▸ **DIRECTIONS**
Could you write out the opening lines of the data, word for word, stopping after the line that contains "BORE_RADIUS = TUBE_RADIUS - TUBE_WALL"?

▸ **PROVIDED MATERIAL**
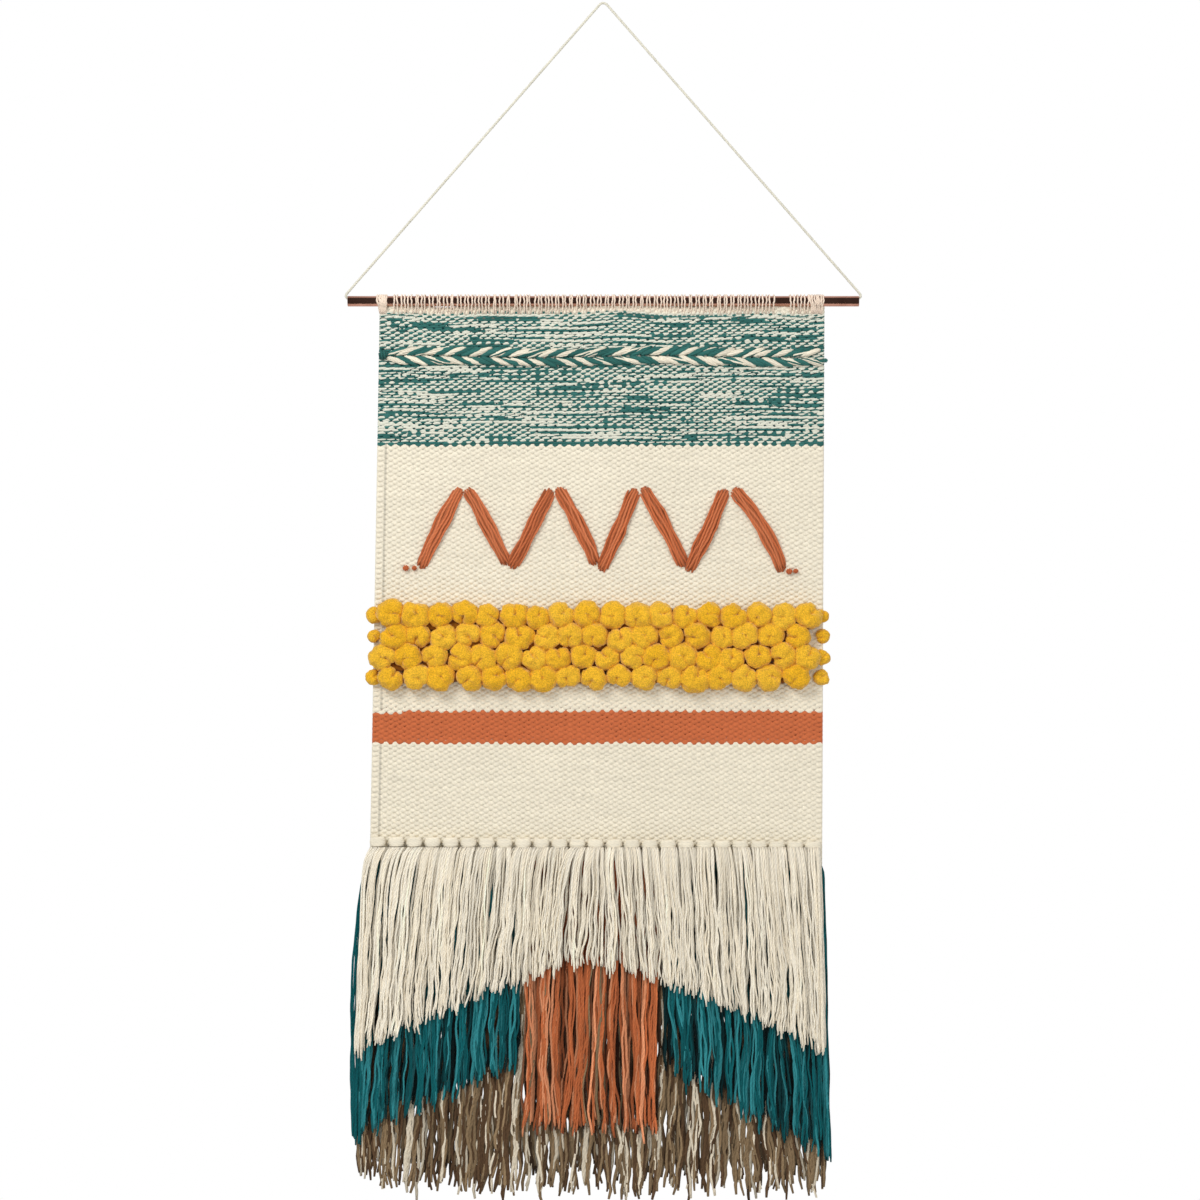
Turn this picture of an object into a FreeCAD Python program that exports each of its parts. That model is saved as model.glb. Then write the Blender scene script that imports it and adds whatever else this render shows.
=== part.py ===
# Tapestry wall hanging: a woven panel looped over a metal tube that hangs from a cord, with three
# tiers of knotted fringe. Millimetres, +Z up, front towards -Y, wall towards +Y.
# The origin is the point of the wall hook that carries the cord, under the top of the cord's bend.
import FreeCAD, Part
import math
import os

V = FreeCAD.Vector
X_AXIS = V(1, 0, 0)
Y_AXIS = V(0, 1, 0)

# Clearances
MOVING_GAP = 0.4          # between pieces that move against each other
YARN_GAP = 0.1            # between a yarn and the weave around it

# Tube
TUBE_LENGTH = 511.0
TUBE_RADIUS = 5.25
TUBE_WALL = 1.0
TUBE_EDGE_ROUND = 0.3
TUBE_Z = -297.0
BORE_RADIUS = TUBE_RADIUS - TUBE_WALL

# Cord: one loop that runs through the tube and over the hook, knotted inside the tube
CORD_DIAMETER = 2.5
CORD_RADIUS = CORD_DIAMETER / 2
HOOK_BEND_RADIUS = 4.25   # centre line over the hook
LIP_BEND_RADIUS = 2.5     # centre line over the tube's lip
CORD_IN_BORE_Z = 2.7      # the cord's run inside the tube, above the tube's axis
LIP_CLEARANCE_X = 0.9     # from the tube's end to the corner of the cord's route outside it
LIP_STEP = V(1.5, 0, 3.3) # from that corner up to the one where the leg starts
HOOK_CORNER_X = 2.15      # the route's two corners over the hook
KNOT_HALF_LENGTH = 4.0
KNOT_RADIUS = 2.3
KNOT_ROUND = 0.6
KNOT_DROP = 1.1           # the knot's centre lies lower than the cord's centre line, inside the bore
RUN_SHARE = 0.45          # part of the shorter run that a bend's arc may use

# Warp
LOOP_YARN_RADIUS = 0.9
LOOP_LEG_Y = 1.0          # the two legs of a loop enter the heading side by side
WARP_RADIUS = 0.6
WARP_COUNT = 95
BUNDLE_PITCH = 2.0
LEFT_BUNDLE_COUNT = 6
RIGHT_BUNDLE_COUNT = 5
BARE_GAP_LOOPS = range(86, 90)   # warps whose loops are missing, near the right end

# Woven panel, a tall trapezium that widens a little downwards
PANEL_TOP_Z = -306.0
PANEL_BOTTOM_Z = -900.0
LEFT_EDGE_TOP_X = -223.5
LEFT_EDGE_BOTTOM_X = -234.0
RIGHT_EDGE_TOP_X = 221.0
RIGHT_EDGE_BOTTOM_X = 218.5
PANEL_TOP_WIDTH = RIGHT_EDGE_TOP_X - LEFT_EDGE_TOP_X
PANEL_HALF_THICKNESS = 1.8
PANEL_FRONT_Y = -PANEL_HALF_THICKNESS
SELVEDGE_WALL = 1.2       # weft that wraps round the outermost warp
SELVEDGE_SETBACK = 3.0    # from the last warp of a bundle to the first single warp
BUNDLE_INSET = 2.0        # from the panel's edge to the first warp of a bundle

# Woven bands, from the top edge of one to the top edge of the next
TEAL_TOP_Z = -311.0
CREAM_UPPER_TOP_Z = -441.0
RUST_TOP_Z = -707.0
CREAM_LOWER_TOP_Z = -739.0

# Chevron braid across the teal band
BRAID_CENTRE_Z = -352.5
BRAID_PITCH = 9.4
BRAID_FIRST_X = -206.4
BRAID_COUNT = 45
BRAID_LEAF_LENGTH = 17.0
BRAID_LEAF_WIDTH = 4.8
BRAID_LEAF_DEPTH = 3.2
BRAID_SLANT = 32.0
BRAID_ROW_OFFSET = 6.0
BRAID_KNOT_RADIUS = 4.5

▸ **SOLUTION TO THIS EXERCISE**
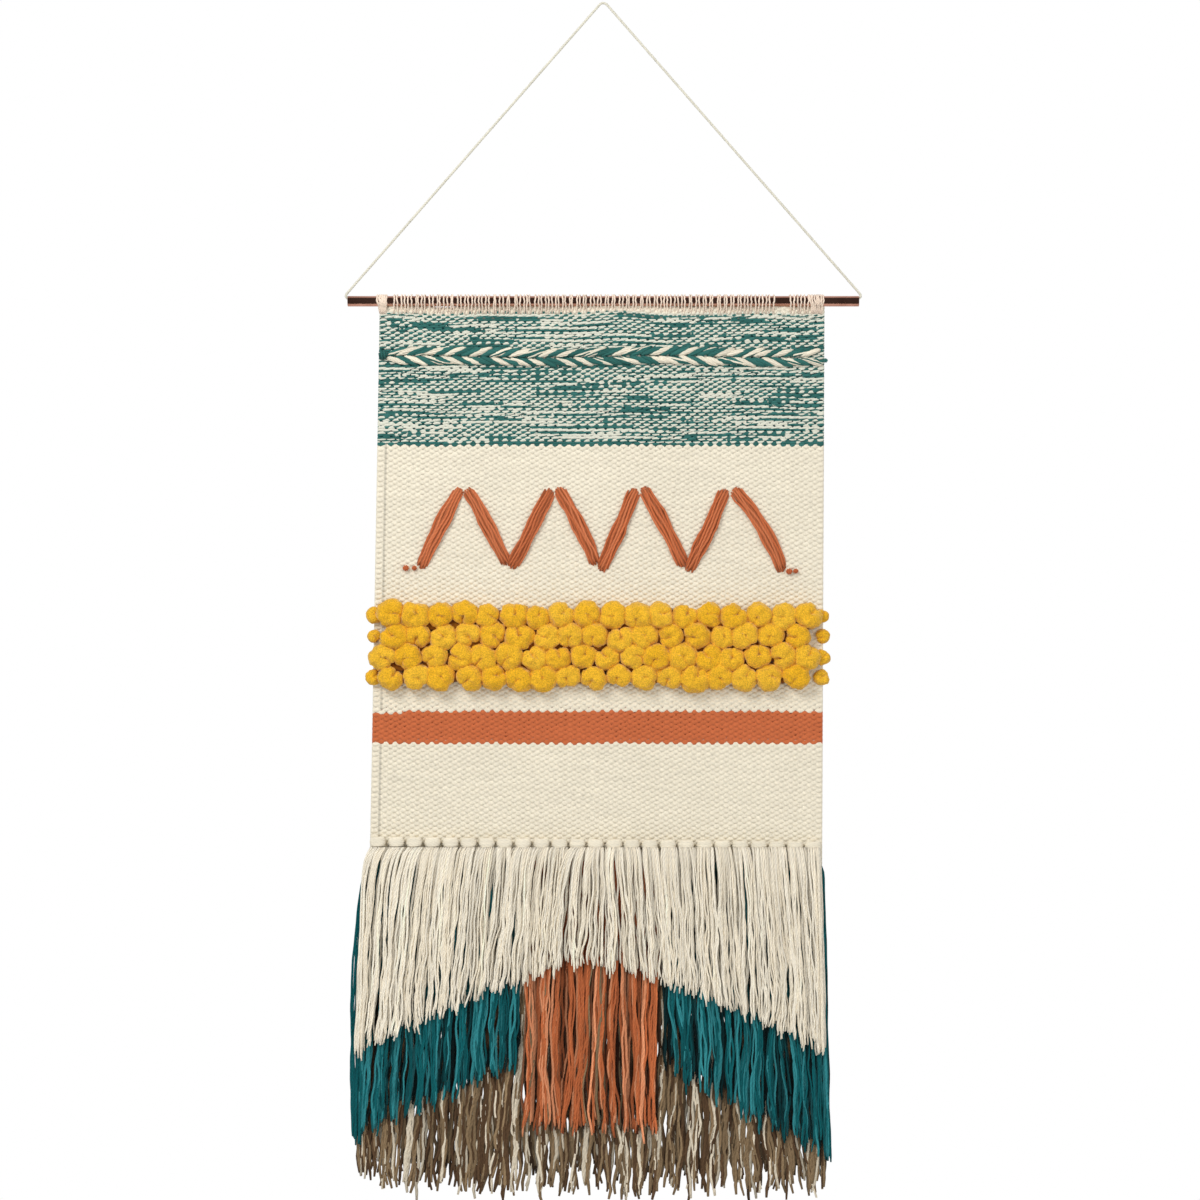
Turn this picture of an object into a FreeCAD Python program that exports each of its parts. That model is saved as model.glb. Then write the Blender scene script that imports it and adds whatever else this render shows.
=== part.py ===
# Tapestry wall hanging: a woven panel looped over a metal tube that hangs from a cord, with three
# tiers of knotted fringe. Millimetres, +Z up, front towards -Y, wall towards +Y.
# The origin is the point of the wall hook that carries the cord, under the top of the cord's bend.
import FreeCAD, Part
import math
import os

V = FreeCAD.Vector
X_AXIS = V(1, 0, 0)
Y_AXIS = V(0, 1, 0)

# Clearances
MOVING_GAP = 0.4          # between pieces that move against each other
YARN_GAP = 0.1            # between a yarn and the weave around it

# Tube
TUBE_LENGTH = 511.0
TUBE_RADIUS = 5.25
TUBE_WALL = 1.0
TUBE_EDGE_ROUND = 0.3
TUBE_Z = -297.0
BORE_RADIUS = TUBE_RADIUS - TUBE_WALL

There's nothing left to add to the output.